I am representing the mental health community as well as the LGBTQIA+ community. While I don’t feel legitimate to represent these communities as a whole, because the individuals hold a plurality of opinions and perspectives, I have been reflecting extensively about the relationship between those groups and the environment.

  • The mental health community can greatly benefit from more biodiverse spaces. Mental health, community health and the health of our planet are closely interlinked, and the rootcauses that lead us to environmental destruction are the same as the ones that can lead to mental health issues.
  • The LGBTQIA+ is often seen as “unnatural” or “odd”, while when we have a closer look, nature is queer! Questioning our gender identity and/or our sexual orientation is one way of questioning the world… and we need to question the system to go towards a fairer and more sustainable world.

What motivated you to apply to become an ambassador?

Not many projects in Europe bridge the gap between social justice and environmentalism and I was very happy when I discovered PLUS Change. I want to be part of the change and we see too many of the same profiles being in positions of power in nature conservation and urban planning. We need to bring some diversity in, because a diversity of perspectives will bring the creative solutions that our world needs. 

How does your work correspond with PLUS Change?

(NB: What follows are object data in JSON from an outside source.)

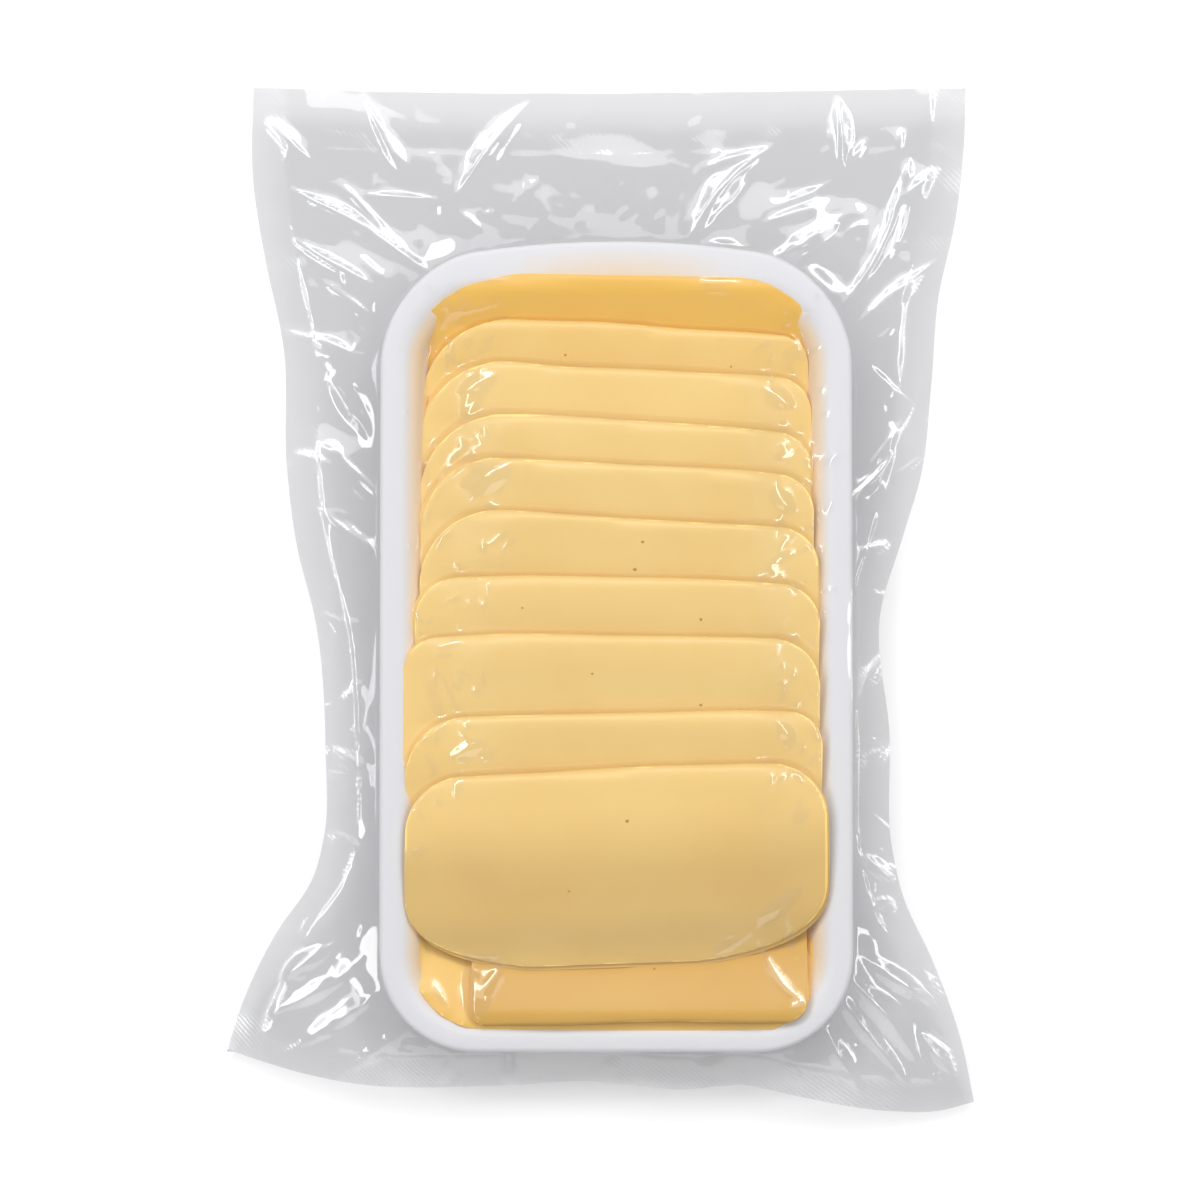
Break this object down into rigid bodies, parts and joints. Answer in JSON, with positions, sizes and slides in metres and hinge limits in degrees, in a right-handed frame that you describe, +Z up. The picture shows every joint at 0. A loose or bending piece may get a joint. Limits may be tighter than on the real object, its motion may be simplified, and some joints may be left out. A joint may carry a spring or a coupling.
{
  "type": "vacuum pack of sliced cheese",
  "caption": "Clear vacuum pouch drawn tight over folded, shingled cheese slices on a shallow white foam tray, with a wrinkled sealed margin all round.",
  "frame": {"origin": "on the surface that the pack lies on, under the middle of the pouch's outline", "axes": "+X across the pack, +Y along the tray towards its far end with the deeper margin, +Z up out of the side that shows the slices"},
  "size_m": [0.1939, 0.2661, 0.0204],
  "materials": {
    "film": "clear glossy barrier film",
    "cheese": "smooth pale yellow cheese, soft satin",
    "tray": "white foamed polystyrene, satin"
  },
  "bodies": {
    "root": {"vacuum_pouch": "film"}
  },
  "joints": []
}
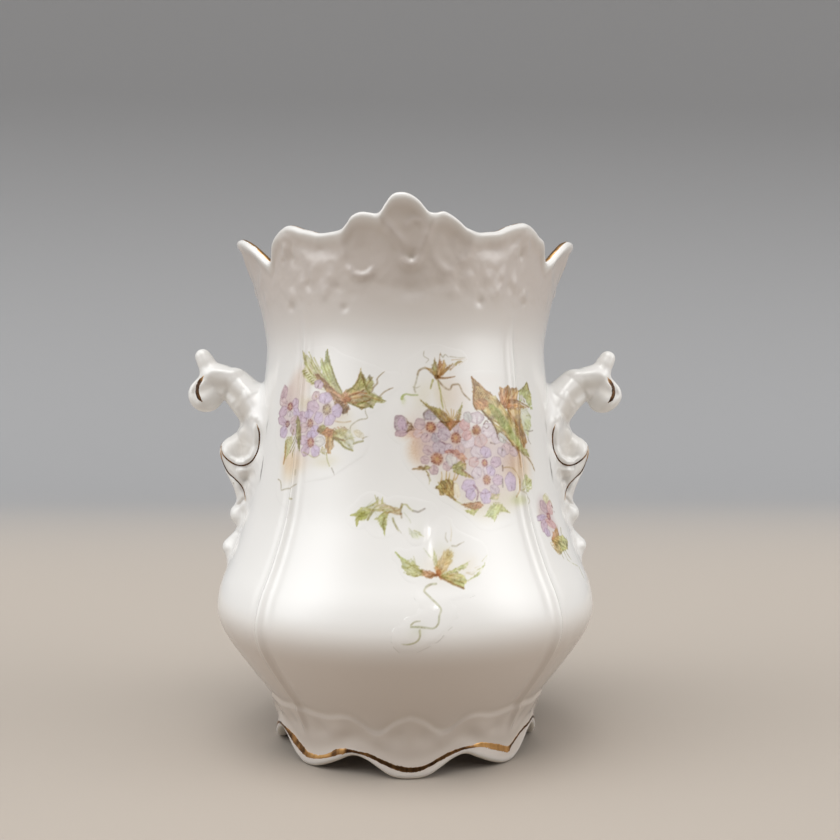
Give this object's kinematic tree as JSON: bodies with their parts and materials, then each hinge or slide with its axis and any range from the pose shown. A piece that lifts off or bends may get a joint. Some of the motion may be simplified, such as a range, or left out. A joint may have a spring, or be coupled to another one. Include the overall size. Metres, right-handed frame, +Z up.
{
  "type": "flower vase",
  "caption": "Small porcelain vase with a scalloped moulded rim and foot, low wide belly, paired scroll handles, gilt lines and printed flower sprays.",
  "frame": {"origin": "middle of the foot, on the surface the vase stands on", "axes": "+Z up along the vase's axis, -Y out of the front face, the two handles along +X and -X"},
  "size_m": [0.1078, 0.092, 0.1221],
  "materials": {
    "porcelain": "clear glossy glaze on white porcelain",
    "gilding": "thin fired gold, worn to brown in places",
    "flower_print": "overglaze transfer print of lavender flowers and olive leaves on peach washes"
  },
  "bodies": {
    "root": {"vase_body": "porcelain", "handle_left": "porcelain", "handle_right": "porcelain", "rim_gilding": "gilding", "foot_gilding": "gilding", "handle_left_gilding": "gilding", "handle_right_gilding": "gilding", "decal_front_left_bouquet": "flower_print", "decal_front_right_bouquet": "flower_print", "decal_front_leaf_sprig": "flower_print", "decal_front_fan_leaf": "flower_print", "decal_right_side_spray": "flower_print", "decal_back_left_bouquet": "flower_print", "decal_back_right_bouquet": "flower_print", "decal_back_leaf_sprig": "flower_print", "decal_back_fan_leaf": "flower_print", "decal_left_side_spray": "flower_print"}
  },
  "joints": []
}
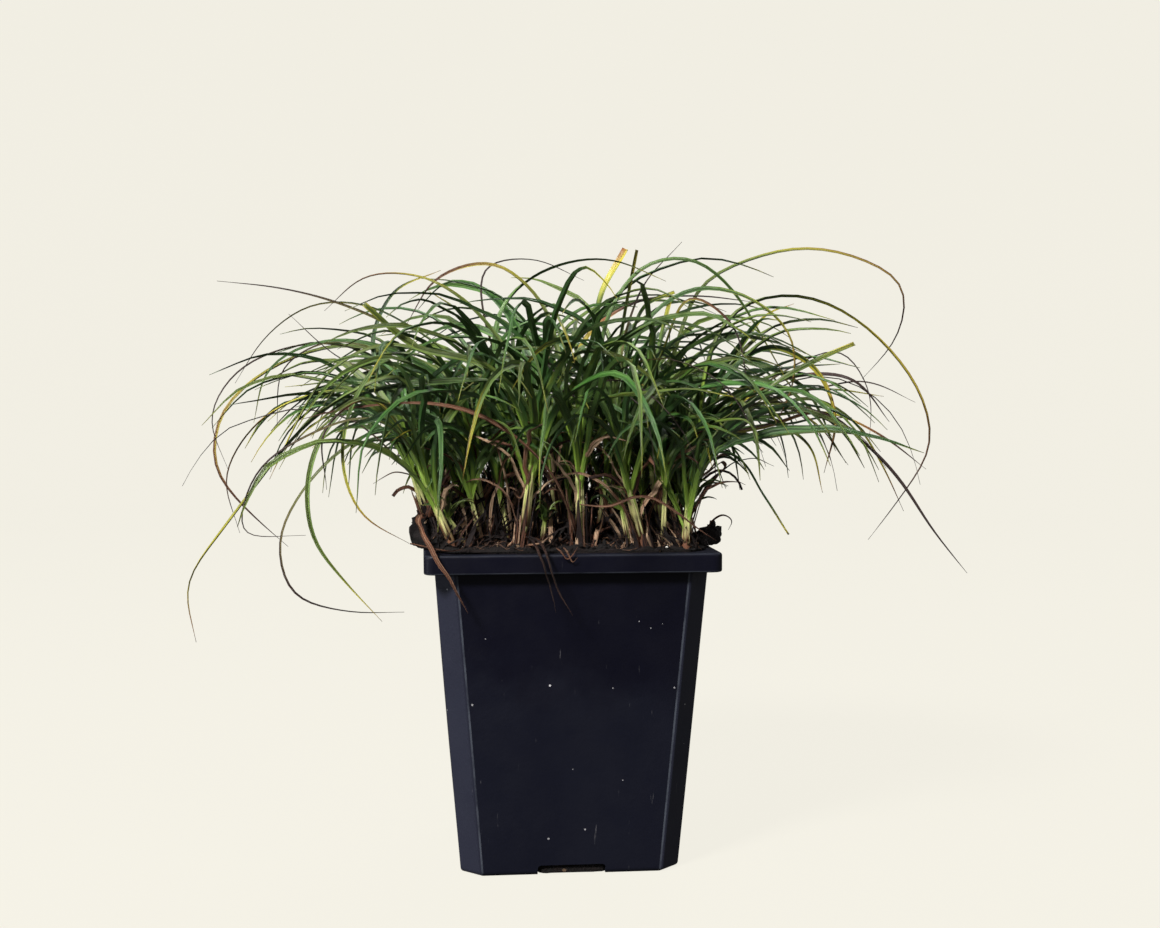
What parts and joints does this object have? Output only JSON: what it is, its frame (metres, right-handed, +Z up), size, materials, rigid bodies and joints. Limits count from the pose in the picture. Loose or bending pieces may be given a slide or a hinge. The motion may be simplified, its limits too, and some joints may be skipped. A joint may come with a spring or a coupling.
{
  "type": "potted sedge",
  "caption": "Tufted evergreen sedge with narrow arching green leaves, rooted in dark potting soil in a black square nursery pot.",
  "frame": {"origin": "centre of the pot's underside, on the flat face it stands on", "axes": "+Z up, +X to the right and -Y towards the front; the pot's walls face X and Y"},
  "size_m": [0.2442, 0.2248, 0.1974],
  "materials": {
    "pot_plastic": "satin black moulded polypropylene with a slight blue sheen",
    "soil": "moist peat with fibres and a few white grains",
    "leaf": "waxy green blades, semi-gloss, with a grooved midrib",
    "sheath": "dry brown papery sheaths and dead leaves"
  },
  "bodies": {
    "root": {"pot": "pot_plastic", "soil": "soil", "shoot_01": "leaf", "shoot_02": "leaf", "shoot_03": "leaf", "shoot_04": "leaf", "shoot_05": "leaf", "shoot_06": "leaf", "shoot_07": "leaf", "shoot_08": "leaf", "shoot_09": "leaf", "shoot_10": "leaf", "shoot_11": "leaf", "shoot_12": "leaf", "shoot_13": "leaf", "shoot_14": "leaf", "shoot_15": "leaf", "shoot_16": "leaf", "shoot_17": "leaf", "shoot_18": "leaf", "shoot_19": "leaf", "shoot_20": "leaf", "sheath_01": "sheath", "sheath_03": "sheath", "sheath_05": "sheath", "sheath_06": "sheath", "sheath_07": "sheath", "sheath_08": "sheath", "sheath_09": "sheath", "sheath_12": "sheath", "sheath_13": "sheath", "sheath_14": "sheath", "sheath_16": "sheath", "sheath_17": "sheath", "sheath_19": "sheath", "sheath_20": "sheath"}
  },
  "joints": []
}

 The links between social justice and sustainability have been at the forefront of my work for the past years. My identities as a queer, neurodivergent and mental health patient are intrinsically linked to the way I work on environmentalism, in an intersectional way, and that’s what I’m hoping to bring to and to get from PLUS Change. 

What are you looking forward to in the coming years?

I want to see a movement growing, a movement that is going to bring anti-capitalist, decolonial, queer-feminist views to the world and start the revolution that we need! I don’t want the richest people too keep getting richer at the expense of the poorer, I don’t want to see our planet destroyed, but I’m sure that communities can lead to the changes we need if we organise well enough!